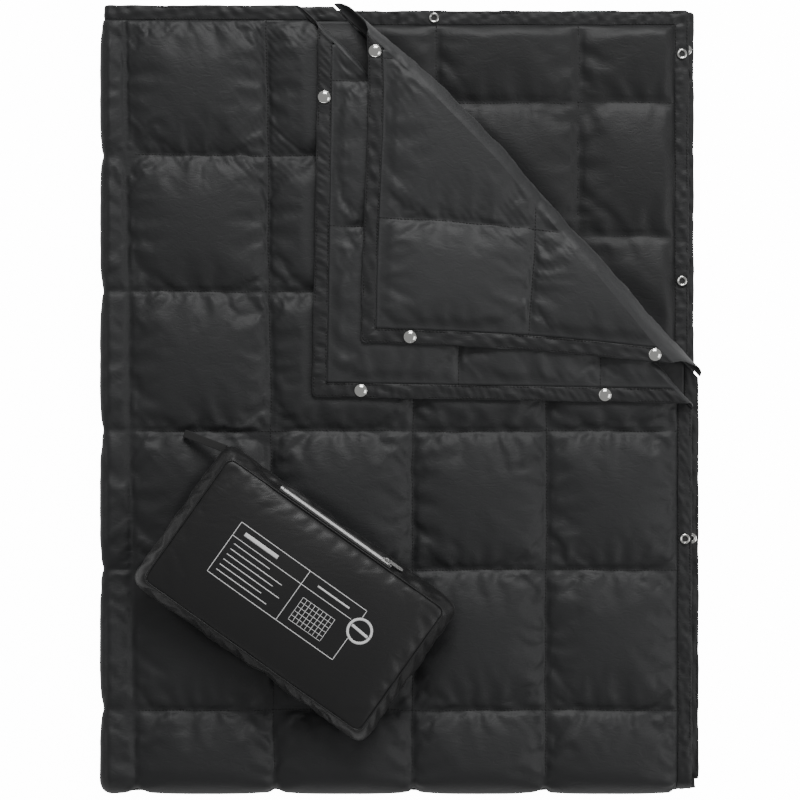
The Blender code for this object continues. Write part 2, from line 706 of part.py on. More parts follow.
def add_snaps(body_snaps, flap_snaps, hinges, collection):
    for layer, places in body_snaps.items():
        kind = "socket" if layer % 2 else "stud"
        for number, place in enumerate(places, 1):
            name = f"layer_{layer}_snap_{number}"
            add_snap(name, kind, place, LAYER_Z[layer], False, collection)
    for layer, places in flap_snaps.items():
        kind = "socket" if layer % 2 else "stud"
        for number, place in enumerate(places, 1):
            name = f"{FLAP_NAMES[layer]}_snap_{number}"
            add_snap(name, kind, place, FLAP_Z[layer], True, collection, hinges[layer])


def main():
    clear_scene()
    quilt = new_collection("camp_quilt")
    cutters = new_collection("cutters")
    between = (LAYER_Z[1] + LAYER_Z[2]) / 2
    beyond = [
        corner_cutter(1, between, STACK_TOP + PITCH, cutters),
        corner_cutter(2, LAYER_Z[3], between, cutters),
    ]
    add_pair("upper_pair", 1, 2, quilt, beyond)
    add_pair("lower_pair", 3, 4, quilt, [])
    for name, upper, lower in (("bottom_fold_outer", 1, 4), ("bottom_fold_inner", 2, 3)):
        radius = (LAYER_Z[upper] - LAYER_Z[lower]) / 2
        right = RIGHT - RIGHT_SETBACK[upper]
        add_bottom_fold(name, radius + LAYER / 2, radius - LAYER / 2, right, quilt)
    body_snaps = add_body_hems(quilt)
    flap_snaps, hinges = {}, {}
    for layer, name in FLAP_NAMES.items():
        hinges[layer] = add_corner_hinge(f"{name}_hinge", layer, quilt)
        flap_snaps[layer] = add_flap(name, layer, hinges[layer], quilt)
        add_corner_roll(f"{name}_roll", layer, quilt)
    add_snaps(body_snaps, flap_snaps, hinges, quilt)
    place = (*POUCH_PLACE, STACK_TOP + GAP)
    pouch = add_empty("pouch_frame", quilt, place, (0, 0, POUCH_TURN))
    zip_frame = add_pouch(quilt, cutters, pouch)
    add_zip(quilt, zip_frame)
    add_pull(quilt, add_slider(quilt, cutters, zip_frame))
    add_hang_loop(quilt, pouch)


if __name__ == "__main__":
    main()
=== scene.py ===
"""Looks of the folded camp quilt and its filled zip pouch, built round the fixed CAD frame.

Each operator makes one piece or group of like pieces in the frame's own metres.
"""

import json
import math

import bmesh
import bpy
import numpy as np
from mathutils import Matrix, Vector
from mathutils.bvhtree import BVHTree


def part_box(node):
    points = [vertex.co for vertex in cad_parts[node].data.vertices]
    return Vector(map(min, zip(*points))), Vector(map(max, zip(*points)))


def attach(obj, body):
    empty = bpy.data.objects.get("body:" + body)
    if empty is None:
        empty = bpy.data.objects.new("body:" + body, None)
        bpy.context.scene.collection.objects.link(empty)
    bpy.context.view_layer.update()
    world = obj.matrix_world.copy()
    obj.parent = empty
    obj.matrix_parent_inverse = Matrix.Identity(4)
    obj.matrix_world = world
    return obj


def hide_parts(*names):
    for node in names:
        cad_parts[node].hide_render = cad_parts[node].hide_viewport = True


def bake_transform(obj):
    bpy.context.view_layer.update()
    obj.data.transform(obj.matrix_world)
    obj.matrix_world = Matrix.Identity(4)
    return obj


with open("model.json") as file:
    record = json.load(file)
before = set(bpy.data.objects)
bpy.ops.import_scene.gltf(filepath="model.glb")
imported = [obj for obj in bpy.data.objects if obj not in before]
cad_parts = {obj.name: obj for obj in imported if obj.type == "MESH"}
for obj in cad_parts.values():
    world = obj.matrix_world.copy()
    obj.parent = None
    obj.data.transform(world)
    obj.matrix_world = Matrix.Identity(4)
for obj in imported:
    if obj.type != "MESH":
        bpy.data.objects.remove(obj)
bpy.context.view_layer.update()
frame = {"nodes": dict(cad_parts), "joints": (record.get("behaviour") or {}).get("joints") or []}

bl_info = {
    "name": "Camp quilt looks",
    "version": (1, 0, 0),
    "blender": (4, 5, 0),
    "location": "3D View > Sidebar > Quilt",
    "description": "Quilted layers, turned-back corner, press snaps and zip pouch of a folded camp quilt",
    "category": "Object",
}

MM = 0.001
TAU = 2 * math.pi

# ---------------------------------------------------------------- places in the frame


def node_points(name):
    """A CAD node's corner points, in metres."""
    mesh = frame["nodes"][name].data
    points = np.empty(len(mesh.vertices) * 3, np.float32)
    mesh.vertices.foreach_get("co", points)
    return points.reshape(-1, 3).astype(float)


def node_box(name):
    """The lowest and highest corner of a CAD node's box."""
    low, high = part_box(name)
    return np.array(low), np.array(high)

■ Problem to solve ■
Copy out exactly the lines from the one with "add_zip(quilt, zip_frame)" through the one with "zip(*points))), Vector(map(max, zip(*points)))", counting both ends, and no other lines.

■ The solution ■
    add_zip(quilt, zip_frame)
    add_pull(quilt, add_slider(quilt, cutters, zip_frame))
    add_hang_loop(quilt, pouch)


if __name__ == "__main__":
    main()
=== scene.py ===
"""Looks of the folded camp quilt and its filled zip pouch, built round the fixed CAD frame.

Each operator makes one piece or group of like pieces in the frame's own metres.
"""

import json
import math

import bmesh
import bpy
import numpy as np
from mathutils import Matrix, Vector
from mathutils.bvhtree import BVHTree


def part_box(node):
    points = [vertex.co for vertex in cad_parts[node].data.vertices]
    return Vector(map(min, zip(*points))), Vector(map(max, zip(*points)))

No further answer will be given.